Order inflow is expected to be around Rs 7,000 crore for FY18. Management has reiterated its commitment to reduce debt incrementally by around Rs 200 to Rs 1,250 crore by end-FY18. The river-linking and Metro projects to provide massive business opportunity over the medium term.
Government has announced plans to inter-link more than 60 rivers across India to reduce floods and address the issue of water shortage in India. Company is well placed to take advantage of the upcoming opportunity in the Rs 7 trillion road sector, given its execution capability, management bandwidth and recent balance sheet improvement. Over FY17-20, we expect a CAGR of 17 percent in revenue and 16 percent in earnings.
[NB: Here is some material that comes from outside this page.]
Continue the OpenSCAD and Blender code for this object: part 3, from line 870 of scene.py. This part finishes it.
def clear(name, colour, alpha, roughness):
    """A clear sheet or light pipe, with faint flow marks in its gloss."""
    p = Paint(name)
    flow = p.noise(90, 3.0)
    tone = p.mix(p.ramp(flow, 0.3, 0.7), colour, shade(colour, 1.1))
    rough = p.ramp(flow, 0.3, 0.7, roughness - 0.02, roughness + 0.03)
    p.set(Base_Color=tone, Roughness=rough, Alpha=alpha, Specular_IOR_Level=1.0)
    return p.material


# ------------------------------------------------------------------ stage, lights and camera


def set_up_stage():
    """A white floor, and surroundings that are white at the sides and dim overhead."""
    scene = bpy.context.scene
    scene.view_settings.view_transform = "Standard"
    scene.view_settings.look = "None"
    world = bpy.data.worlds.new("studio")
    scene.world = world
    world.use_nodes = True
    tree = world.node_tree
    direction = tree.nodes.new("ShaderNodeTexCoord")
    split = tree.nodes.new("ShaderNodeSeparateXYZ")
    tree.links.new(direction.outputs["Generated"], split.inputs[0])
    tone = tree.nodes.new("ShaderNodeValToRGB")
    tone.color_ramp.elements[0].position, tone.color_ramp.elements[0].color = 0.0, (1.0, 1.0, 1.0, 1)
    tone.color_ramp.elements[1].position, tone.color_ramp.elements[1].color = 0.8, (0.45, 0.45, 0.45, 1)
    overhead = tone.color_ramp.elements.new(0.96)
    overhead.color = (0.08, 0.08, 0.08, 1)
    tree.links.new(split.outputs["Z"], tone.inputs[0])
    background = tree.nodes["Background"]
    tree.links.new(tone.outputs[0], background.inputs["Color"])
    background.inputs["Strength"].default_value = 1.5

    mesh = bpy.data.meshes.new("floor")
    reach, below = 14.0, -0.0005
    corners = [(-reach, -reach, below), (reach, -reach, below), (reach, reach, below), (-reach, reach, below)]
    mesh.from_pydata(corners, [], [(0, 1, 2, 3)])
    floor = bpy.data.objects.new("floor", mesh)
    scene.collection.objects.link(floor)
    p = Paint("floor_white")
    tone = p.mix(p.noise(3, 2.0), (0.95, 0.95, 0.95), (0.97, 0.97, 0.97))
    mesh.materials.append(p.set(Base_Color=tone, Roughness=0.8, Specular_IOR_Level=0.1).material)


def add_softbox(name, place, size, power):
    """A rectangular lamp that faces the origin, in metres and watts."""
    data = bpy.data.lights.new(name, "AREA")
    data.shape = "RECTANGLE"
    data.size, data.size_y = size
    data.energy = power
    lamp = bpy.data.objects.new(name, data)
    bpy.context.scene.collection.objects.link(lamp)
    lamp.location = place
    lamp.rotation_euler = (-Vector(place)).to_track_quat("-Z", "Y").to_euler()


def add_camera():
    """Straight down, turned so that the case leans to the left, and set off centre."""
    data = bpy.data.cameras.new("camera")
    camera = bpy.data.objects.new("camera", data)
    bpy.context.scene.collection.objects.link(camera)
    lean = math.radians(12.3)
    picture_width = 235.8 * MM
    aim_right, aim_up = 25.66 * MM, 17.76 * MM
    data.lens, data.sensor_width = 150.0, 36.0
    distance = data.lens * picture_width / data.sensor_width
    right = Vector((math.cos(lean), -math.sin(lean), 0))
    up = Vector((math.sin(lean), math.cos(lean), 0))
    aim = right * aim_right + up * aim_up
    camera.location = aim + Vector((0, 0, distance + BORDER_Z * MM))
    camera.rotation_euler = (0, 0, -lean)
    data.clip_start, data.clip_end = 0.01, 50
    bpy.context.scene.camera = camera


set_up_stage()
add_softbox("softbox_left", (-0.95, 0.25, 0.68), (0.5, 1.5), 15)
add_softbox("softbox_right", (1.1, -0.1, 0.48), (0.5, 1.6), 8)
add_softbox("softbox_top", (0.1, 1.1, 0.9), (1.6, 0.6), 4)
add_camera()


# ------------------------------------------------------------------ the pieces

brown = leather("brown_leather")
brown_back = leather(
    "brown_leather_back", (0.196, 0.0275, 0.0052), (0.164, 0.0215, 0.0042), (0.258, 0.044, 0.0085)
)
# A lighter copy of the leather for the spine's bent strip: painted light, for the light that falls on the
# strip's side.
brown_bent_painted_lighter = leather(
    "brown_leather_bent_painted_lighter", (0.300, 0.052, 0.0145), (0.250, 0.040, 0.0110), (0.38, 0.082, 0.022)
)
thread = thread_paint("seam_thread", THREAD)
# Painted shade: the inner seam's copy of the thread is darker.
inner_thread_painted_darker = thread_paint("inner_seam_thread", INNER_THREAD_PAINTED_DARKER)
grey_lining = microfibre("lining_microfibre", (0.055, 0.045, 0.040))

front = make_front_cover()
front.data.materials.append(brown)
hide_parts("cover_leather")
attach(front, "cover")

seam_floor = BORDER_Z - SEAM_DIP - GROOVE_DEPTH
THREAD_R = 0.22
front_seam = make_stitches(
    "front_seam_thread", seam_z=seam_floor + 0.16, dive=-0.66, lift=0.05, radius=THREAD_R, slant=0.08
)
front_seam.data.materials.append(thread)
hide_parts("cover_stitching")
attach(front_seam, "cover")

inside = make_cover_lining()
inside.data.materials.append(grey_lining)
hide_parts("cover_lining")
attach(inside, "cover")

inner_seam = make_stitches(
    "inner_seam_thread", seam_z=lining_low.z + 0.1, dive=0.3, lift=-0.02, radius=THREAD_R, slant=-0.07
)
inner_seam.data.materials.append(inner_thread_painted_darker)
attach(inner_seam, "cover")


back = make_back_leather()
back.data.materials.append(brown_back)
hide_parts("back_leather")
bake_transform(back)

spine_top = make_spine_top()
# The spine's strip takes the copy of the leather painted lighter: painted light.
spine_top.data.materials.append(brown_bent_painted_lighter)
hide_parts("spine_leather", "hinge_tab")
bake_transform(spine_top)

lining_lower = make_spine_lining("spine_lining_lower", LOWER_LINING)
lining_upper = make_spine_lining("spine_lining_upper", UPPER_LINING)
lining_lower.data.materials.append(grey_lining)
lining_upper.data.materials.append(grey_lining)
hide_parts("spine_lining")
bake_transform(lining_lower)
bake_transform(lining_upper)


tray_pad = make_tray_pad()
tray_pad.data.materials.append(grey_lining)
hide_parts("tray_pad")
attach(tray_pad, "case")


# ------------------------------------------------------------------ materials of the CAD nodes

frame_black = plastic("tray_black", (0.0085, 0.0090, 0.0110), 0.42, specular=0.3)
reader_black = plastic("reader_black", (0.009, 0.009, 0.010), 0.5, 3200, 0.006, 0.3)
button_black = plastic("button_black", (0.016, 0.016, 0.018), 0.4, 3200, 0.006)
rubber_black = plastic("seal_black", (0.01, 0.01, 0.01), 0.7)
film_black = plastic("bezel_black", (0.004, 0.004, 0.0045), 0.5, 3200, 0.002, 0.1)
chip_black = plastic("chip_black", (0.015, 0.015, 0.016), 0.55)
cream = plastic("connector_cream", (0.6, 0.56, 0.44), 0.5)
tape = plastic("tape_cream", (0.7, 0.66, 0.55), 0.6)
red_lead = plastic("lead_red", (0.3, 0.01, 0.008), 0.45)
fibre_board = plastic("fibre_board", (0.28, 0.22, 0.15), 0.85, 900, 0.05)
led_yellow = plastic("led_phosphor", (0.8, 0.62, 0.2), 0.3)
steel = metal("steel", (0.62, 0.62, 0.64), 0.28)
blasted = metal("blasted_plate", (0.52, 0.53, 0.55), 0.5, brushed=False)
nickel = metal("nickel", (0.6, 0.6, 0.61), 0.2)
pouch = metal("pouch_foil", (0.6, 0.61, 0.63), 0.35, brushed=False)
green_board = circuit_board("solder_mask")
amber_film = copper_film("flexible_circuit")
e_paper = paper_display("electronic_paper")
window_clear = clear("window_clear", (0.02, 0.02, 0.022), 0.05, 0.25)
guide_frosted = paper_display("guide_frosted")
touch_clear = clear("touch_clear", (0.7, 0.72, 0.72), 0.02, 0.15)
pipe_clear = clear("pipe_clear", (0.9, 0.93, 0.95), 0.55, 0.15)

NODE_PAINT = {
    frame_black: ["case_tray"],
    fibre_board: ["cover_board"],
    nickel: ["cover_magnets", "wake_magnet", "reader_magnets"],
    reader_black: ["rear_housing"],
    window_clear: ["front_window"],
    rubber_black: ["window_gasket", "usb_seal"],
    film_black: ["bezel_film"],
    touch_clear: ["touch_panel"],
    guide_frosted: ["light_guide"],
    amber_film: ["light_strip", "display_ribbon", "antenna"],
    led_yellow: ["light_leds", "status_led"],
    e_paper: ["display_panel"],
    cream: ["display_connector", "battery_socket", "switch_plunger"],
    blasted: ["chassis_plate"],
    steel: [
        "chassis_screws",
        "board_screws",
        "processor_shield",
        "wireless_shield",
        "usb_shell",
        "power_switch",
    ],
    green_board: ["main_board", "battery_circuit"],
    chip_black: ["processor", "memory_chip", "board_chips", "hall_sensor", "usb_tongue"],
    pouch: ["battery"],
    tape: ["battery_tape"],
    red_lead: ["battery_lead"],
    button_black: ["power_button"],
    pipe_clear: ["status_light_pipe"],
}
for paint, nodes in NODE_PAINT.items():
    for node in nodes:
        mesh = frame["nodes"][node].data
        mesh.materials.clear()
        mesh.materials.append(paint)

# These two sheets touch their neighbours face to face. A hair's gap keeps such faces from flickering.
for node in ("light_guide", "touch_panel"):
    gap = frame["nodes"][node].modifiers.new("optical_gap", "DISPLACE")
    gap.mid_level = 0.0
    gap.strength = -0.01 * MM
Disclosure: Motilal Oswal Financial Services (MOFSL) and its associates have a financial interest in the securities mentioned above however they do not have actual/ beneficial ownership of 1 percent or more securities of the subject company at the end of Jan 2015. The spokesperson or his relatives, do not have a financial interest. The spokesperson has not served as a director, employee or officer at the subject company in the last 12 months. MOFSL or its associate might be involved in market making for the subject company or have potential conflict of interest.
As we are near the year-end and no major events (apart from Gujarat elections) lined up, next key events are earnings and Budget. What are your expectations from the last full-fledged budget of the Modi government?
Election overhang is largely behind post winning in UP and Gujarat after big structural reforms like demonetization and GST which have created short term disruption. Focus will revert to fundamentals and earnings, expect recovery in earnings led by low base of demonetisation.Budget 2018 Expectations
: As promised by FM in his earlier speech to gradually lower the corporate tax rate to encourage Manufacturing and other businesses. Projections for Government spending, fiscal deficit target, food subsidy bill and DBT amount, progress on banks NPA resolution, progress on bank recapitalisation and pro poor and rural policies with mild populist tone.